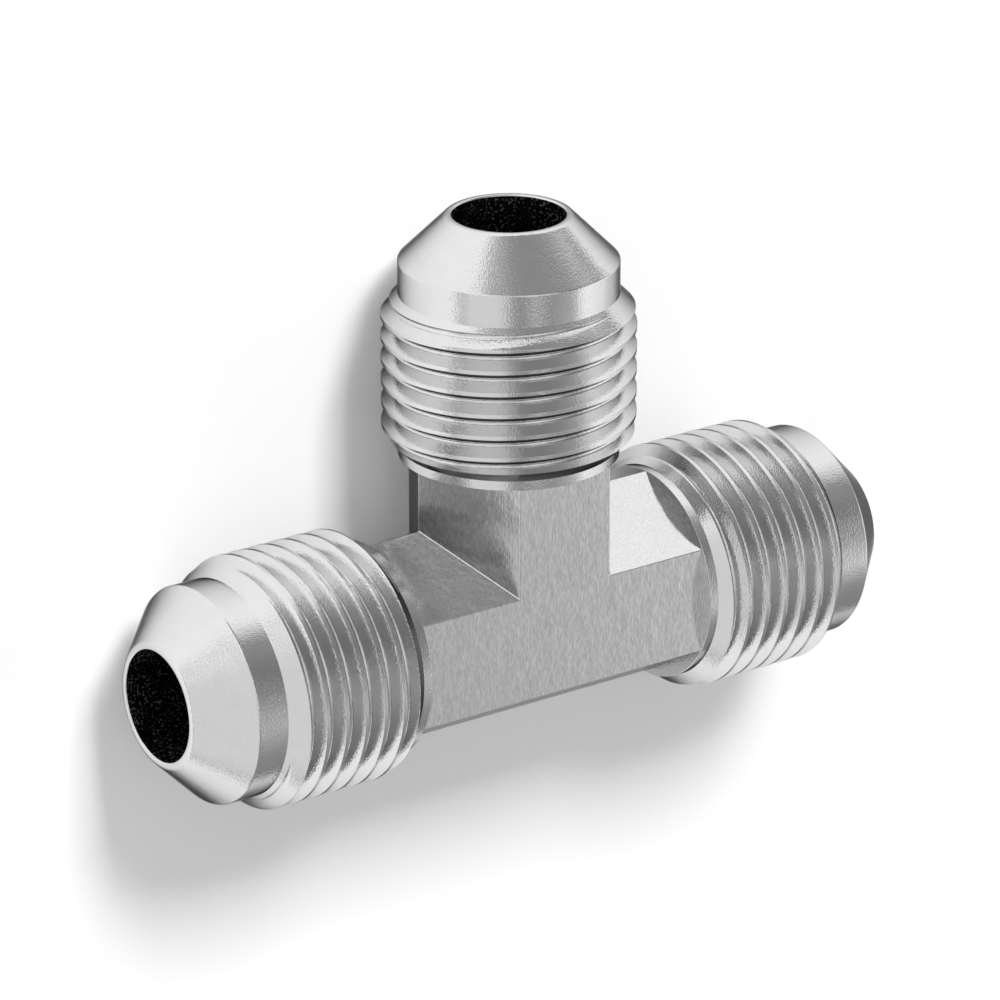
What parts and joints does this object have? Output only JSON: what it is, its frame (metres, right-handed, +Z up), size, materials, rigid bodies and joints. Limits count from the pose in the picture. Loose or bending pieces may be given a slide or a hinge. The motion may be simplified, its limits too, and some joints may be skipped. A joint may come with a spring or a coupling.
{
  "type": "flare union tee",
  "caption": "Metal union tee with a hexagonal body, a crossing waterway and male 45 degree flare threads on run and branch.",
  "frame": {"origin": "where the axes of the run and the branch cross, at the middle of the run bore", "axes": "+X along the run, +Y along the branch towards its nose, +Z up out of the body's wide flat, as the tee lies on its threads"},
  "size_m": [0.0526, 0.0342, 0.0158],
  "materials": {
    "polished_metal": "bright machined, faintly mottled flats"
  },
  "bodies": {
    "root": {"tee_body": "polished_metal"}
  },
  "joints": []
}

* What is required
Write out the data again, exactly and in full.

* Answer below
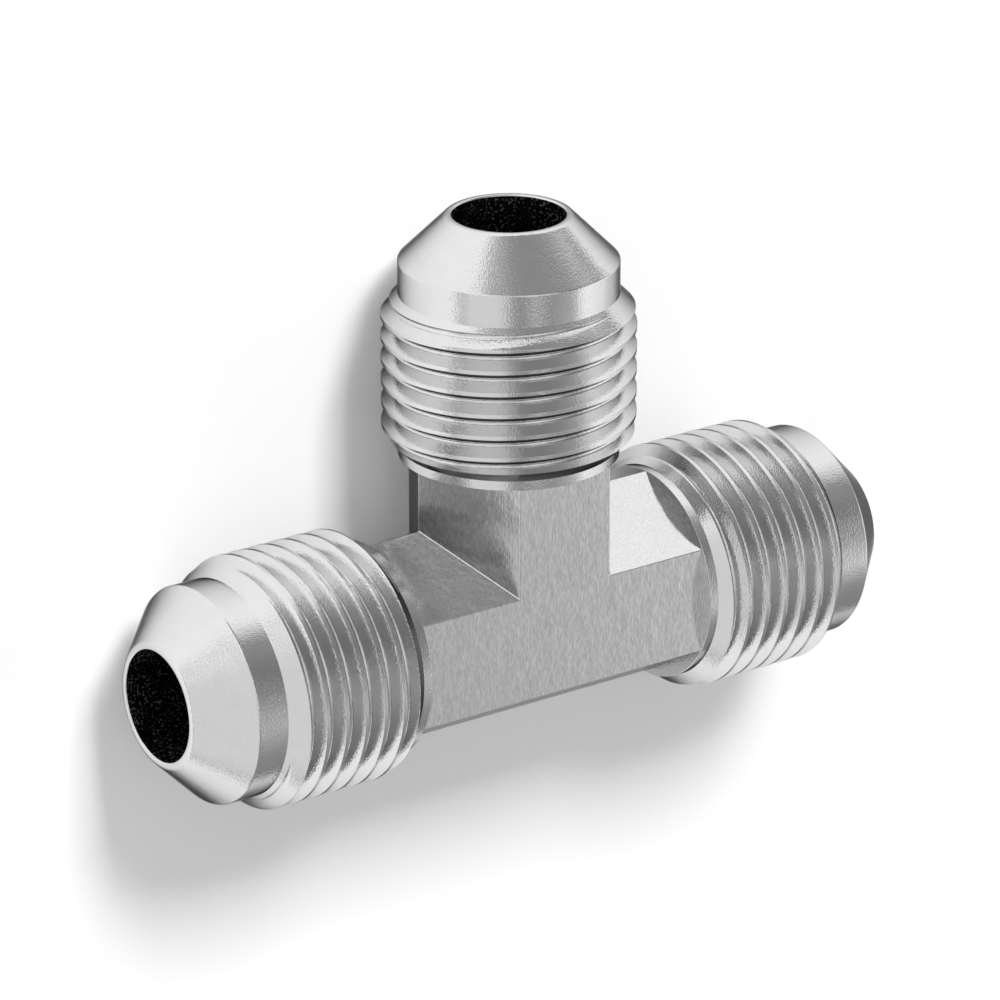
What parts and joints does this object have? Output only JSON: what it is, its frame (metres, right-handed, +Z up), size, materials, rigid bodies and joints. Limits count from the pose in the picture. Loose or bending pieces may be given a slide or a hinge. The motion may be simplified, its limits too, and some joints may be skipped. A joint may come with a spring or a coupling.
{
  "type": "flare union tee",
  "caption": "Metal union tee with a hexagonal body, a crossing waterway and male 45 degree flare threads on run and branch.",
  "frame": {"origin": "where the axes of the run and the branch cross, at the middle of the run bore", "axes": "+X along the run, +Y along the branch towards its nose, +Z up out of the body's wide flat, as the tee lies on its threads"},
  "size_m": [0.0526, 0.0342, 0.0158],
  "materials": {
    "polished_metal": "bright machined, faintly mottled flats"
  },
  "bodies": {
    "root": {"tee_body": "polished_metal"}
  },
  "joints": []
}